Americans should not expect one battle, but a lengthy campaign, unlike any other we have ever seen.  It may include dramatic strikes, visible on TV, and covert operations, secret even in success. Our discoveries in Afghanistan confirmed our worst fears, and showed us the true scope of the task ahead.  We have seen the depth of our enemies' hatred in videos, where they laugh about the loss of innocent life.  And the depth of their hatred is equaled by the madness of the destruction they design.  We have found diagrams of American nuclear power plants and public water facilities, detailed instructions for making chemical weapons, surveillance maps of American cities, and thorough descriptions of landmarks in America and throughout the world.

 

Because it is now possible to link the individual terrorist to an entire terrorist network, rehabilitation is no longer just about the amelioration of the individual terrorist but of the entire nation which harbors these terrorists.  If we can speak of a certain transnational terrorism today, it is because the disciplinary apparatus has allowed our knowledge of this delinquent to extend across national boundaries.  It is no longer inconceivable, then, to incarcerate an entire nation for the sake of eradicating terrorism.  Indeed, it can be argued that this incarceration, this disciplining occupation, this reforming presence of the “expert” on democracy is in fact necessary for this nation to emerge as a nation.

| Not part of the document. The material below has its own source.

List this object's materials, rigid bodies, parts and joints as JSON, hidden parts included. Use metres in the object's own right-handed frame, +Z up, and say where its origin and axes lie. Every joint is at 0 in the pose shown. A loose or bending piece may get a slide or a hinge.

By making the terrorist act and the terrorist himself visible, the United States emerges as a subject, who ironically, is cast as refusing to be subjected to the fear-driven power of the terrorists.  In seeing the terrorist everywhere, whether in the domestic or international arena, the United States also becomes a transnational subject, able to extend across national borders in order to rehabilitate the terror-filled nations of the world.  What is hauntingly brilliant about discipline is this very fact: that the visibility of the criminal provides the perfect cover for an otherwise brutal and exacting science of power, that if not for this “mask,” would indeed be indistinguishable from the figure of the king. 

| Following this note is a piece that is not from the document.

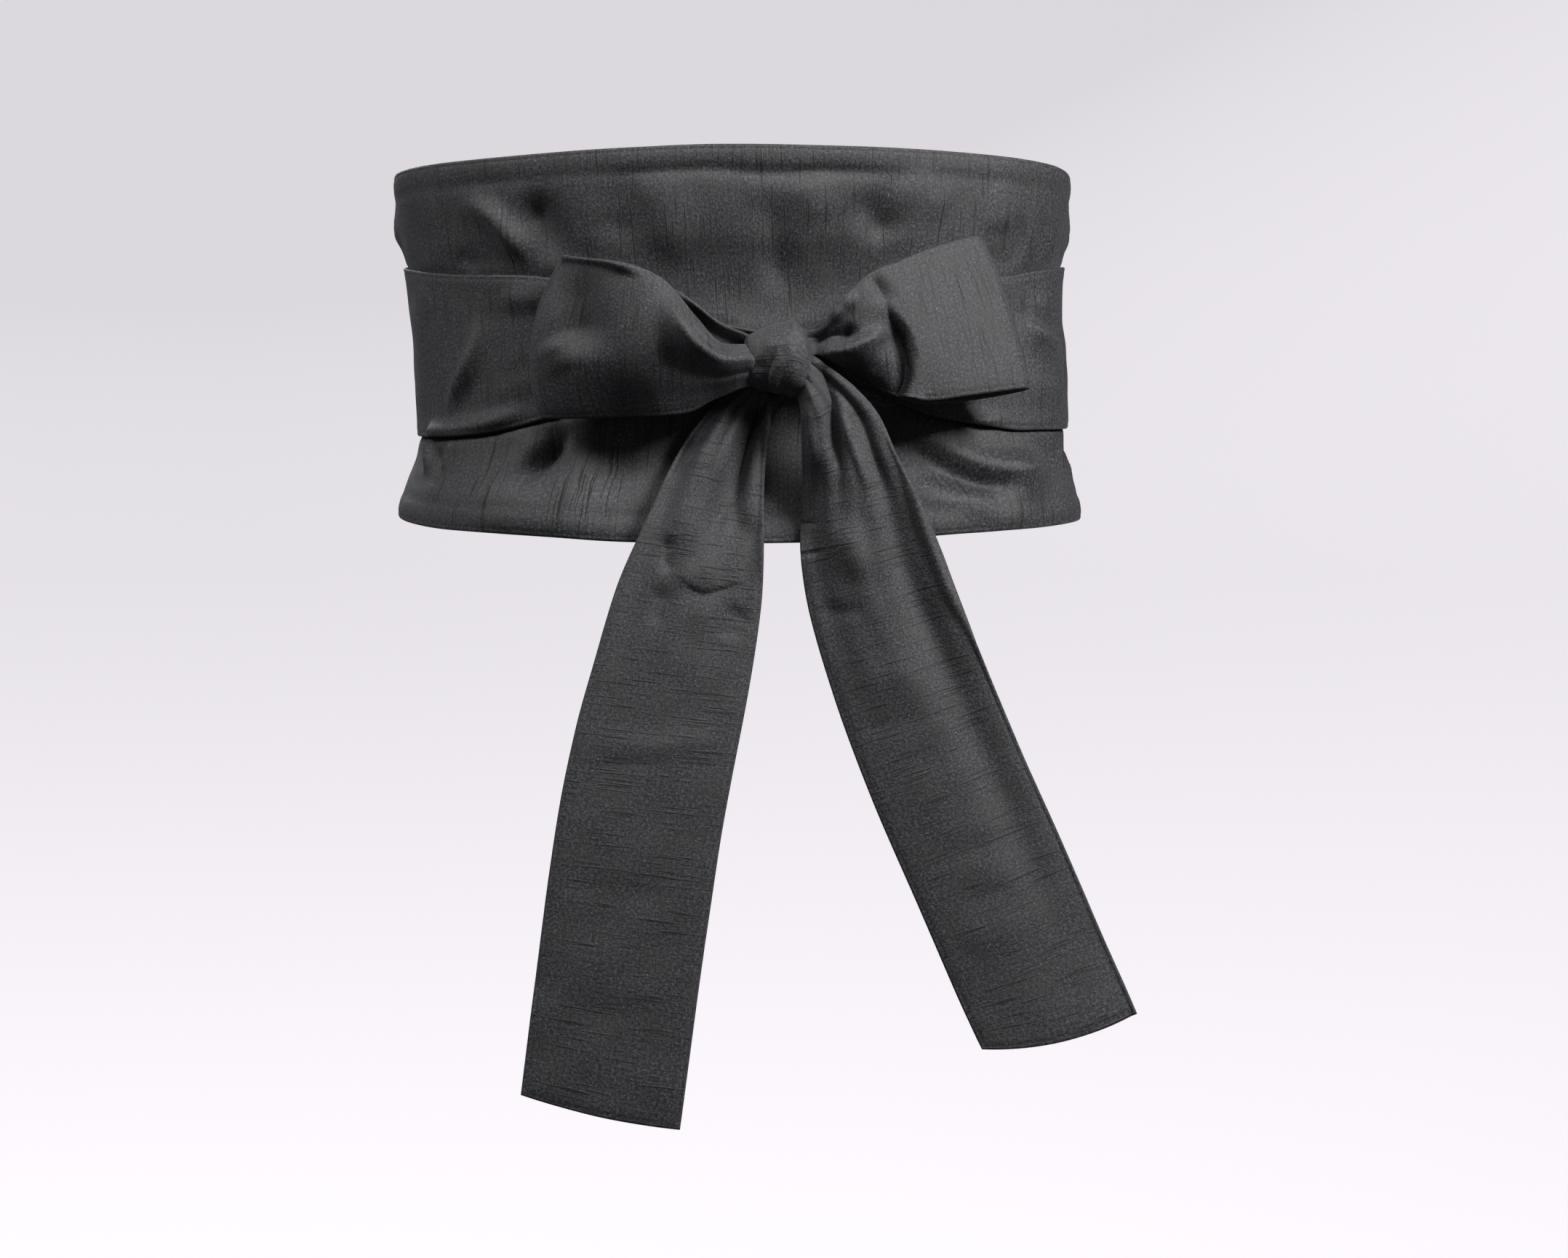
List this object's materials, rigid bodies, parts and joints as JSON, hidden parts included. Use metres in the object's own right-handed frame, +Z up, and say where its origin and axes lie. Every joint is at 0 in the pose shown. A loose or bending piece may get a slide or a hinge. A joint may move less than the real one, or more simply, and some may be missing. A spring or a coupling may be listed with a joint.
{
  "type": "obi belt",
  "caption": "Soft wrap-around waist belt with a wide shaped panel and long ties crossed at the back and tied in a bow at the front.",
  "frame": {"origin": "the middle of the wearer's waist, level with the middle of the wound ties at the sides", "axes": "+Z up, the wearer faces -Y, +X towards the wearer's left side, which is on the right in a view from the front"},
  "size_m": [0.2839, 0.2153, 0.3635],
  "materials": {
    "face_cloth": "charcoal black slubbed taffeta with a low silky sheen"
  },
  "bodies": {
    "root": {"panel": "face_cloth", "knot": "face_cloth", "tie_wound_left": "face_cloth", "tie_wound_right": "face_cloth", "loop_left": "face_cloth", "loop_right": "face_cloth", "tail_left": "face_cloth", "tail_right": "face_cloth"}
  },
  "joints": []
}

The power to see the criminal everywhere, in everyone, the secret knowledge that every individual could be a terrorist, is what allows every individual to be subjected to that power.  The terrorist can be rooted out, while the disciplinary mechanism that allows both the terrorist and the terrorized to emerge remains hidden beneath an impenetrable series of never-ending disciplinary machinations.  If we cannot find Osama bin Laden today, we cannot also find George W. Bush.  Both of these figures are subject to the same mechanism, such that sometimes, they even become indistinguishable from one another.  Who is the terrorist and who is the terrorized? The true terror is that this question is irrelevant to the functioning of the disciplinary technology of power.  The discourse on terrorism is indeed, then, “...a genealogy of the present scientifico-legal complex from which the power to punish derives its bases, justifications and rules, from which it extends its effects and by which it masks its exorbitant singularity” (Foucault 23).

 

© Elizabeth Kesling, 2006

 

 

 

 

Notes

 

 



1 Foucault, Michel.  Discipline and Punish (New York: Vintage Books, 1995) 179.

2 Discipline and Punish, 251.

3 George W. Bush

4 “We should admit rather that power produces knowledge (and not simply by encouraging it because it serves power or by applying it because it is useful); that power and knowledge directly imply one another; that there is no power relation without the correlative constitution of a field of knowledge, nor any knowledge that does not presuppose and constitute at the same time power relations” (Foucault 27).

5 “For it is these shadows lurking behind the case itself that are judged and punished.  They are judged indirectly as ‘attenuating circumstances’ that introduce into the verdict not only ‘circumstantial’ evidence, but something quite different, which is not juridically codifiable: the knowledge of the criminal, one’s estimation of him, what is known about the relations between him, his past and his crime, and what might be expected of him in the future” (Foucault 18).